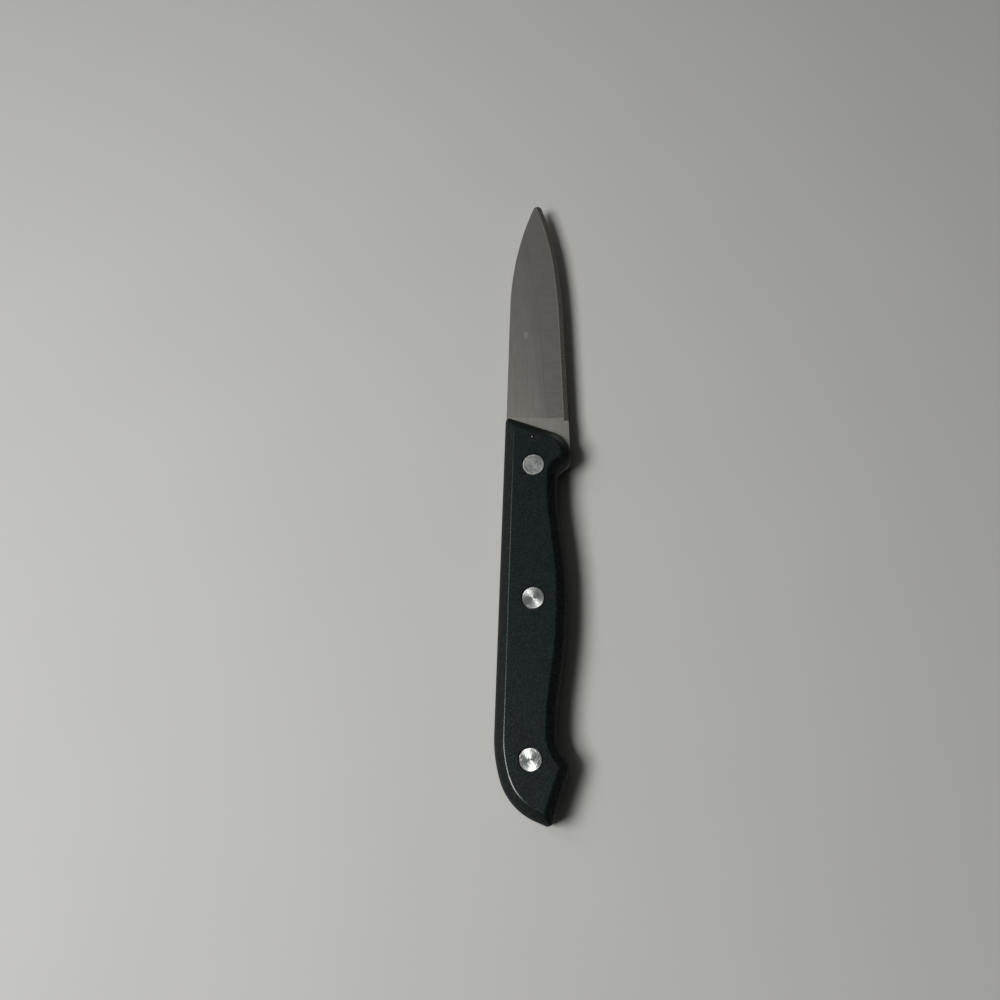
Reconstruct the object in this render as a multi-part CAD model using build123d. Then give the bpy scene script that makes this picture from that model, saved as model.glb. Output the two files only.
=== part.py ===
from build123d import *
from math import radians, sin, tan
import os

# Paring knife lying on its left side: a stamped and ground steel blade runs on as a full
# tang between two moulded handle scales, and three two-piece rivets clamp the stack.
# X goes from the spine to the cutting edge, Y from the butt to the tip, and Z through the
# thickness. Sizes are in millimetres. The parts are drawn from the front spine corner of
# the handle, on the middle plane of the blade, and moved to the base at the end.

# Handle, seen from its side
handle_length = 113.1
guard_width = 18.9
neck_width = 15.1
swell_width = 18.3
waist_width = 16.1
beak_width = 19.95
hump_rise = 0.3
front_slope = 18.6
guard_heel_round = 1.1
beak_point_round = 0.9

# How far back along the handle each corner of its outline lies
guard_heel_share = 0.118
neck_start_share = 0.147
neck_end_share = 0.2255
swell_start_share = 0.4164
swell_end_share = 0.5685
waist_start_share = 0.733
waist_end_share = 0.816
beak_share = 0.862
rump_share = 0.9624
hump_share = 0.8453
rump_across_share = 0.1905
butt_across_share = 0.754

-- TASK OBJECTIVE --
Repeat the material above in full, exactly as it stands.

-- THE RESULT --
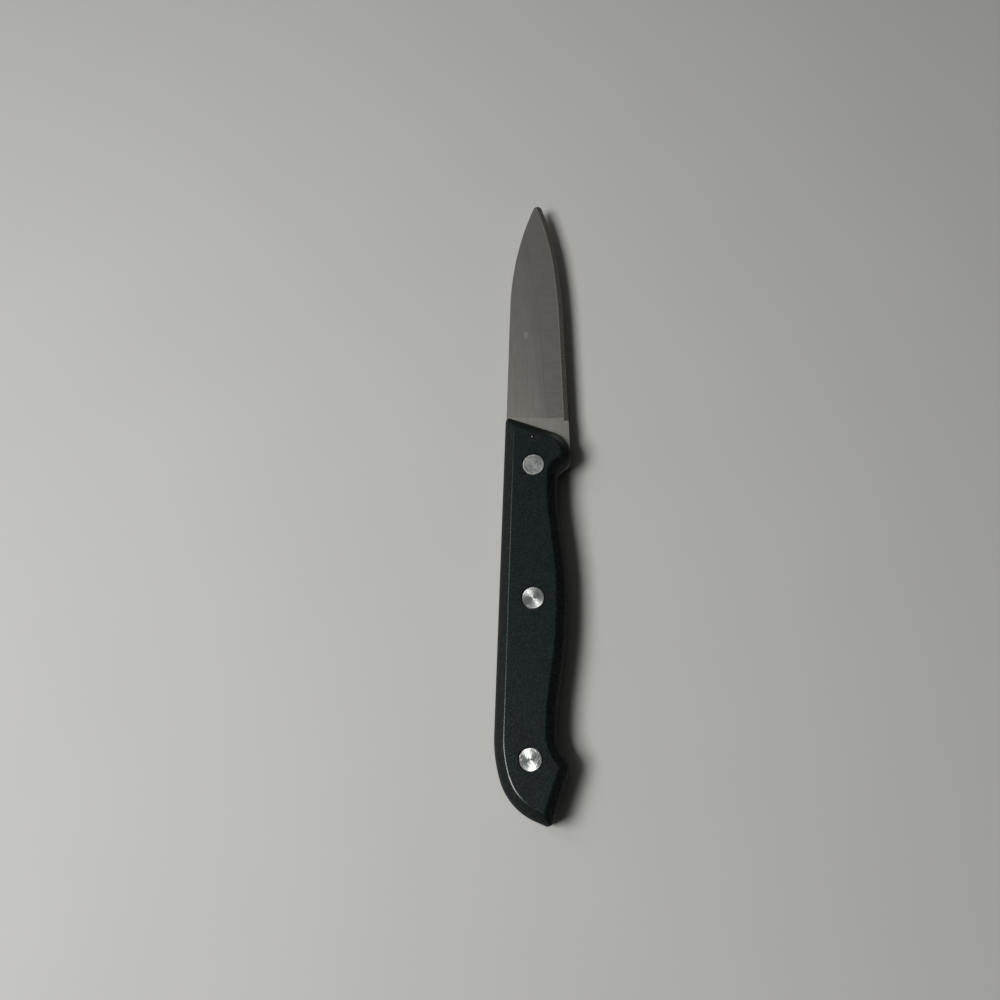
Reconstruct the object in this render as a multi-part CAD model using build123d. Then give the bpy scene script that makes this picture from that model, saved as model.glb. Output the two files only.
=== part.py ===
from build123d import *
from math import radians, sin, tan
import os

# Paring knife lying on its left side: a stamped and ground steel blade runs on as a full
# tang between two moulded handle scales, and three two-piece rivets clamp the stack.
# X goes from the spine to the cutting edge, Y from the butt to the tip, and Z through the
# thickness. Sizes are in millimetres. The parts are drawn from the front spine corner of
# the handle, on the middle plane of the blade, and moved to the base at the end.

# Handle, seen from its side
handle_length = 113.1
guard_width = 18.9
neck_width = 15.1
swell_width = 18.3
waist_width = 16.1
beak_width = 19.95
hump_rise = 0.3
front_slope = 18.6
guard_heel_round = 1.1
beak_point_round = 0.9

# How far back along the handle each corner of its outline lies
guard_heel_share = 0.118
neck_start_share = 0.147
neck_end_share = 0.2255
swell_start_share = 0.4164
swell_end_share = 0.5685
waist_start_share = 0.733
waist_end_share = 0.816
beak_share = 0.862
rump_share = 0.9624
hump_share = 0.8453
rump_across_share = 0.1905
butt_across_share = 0.754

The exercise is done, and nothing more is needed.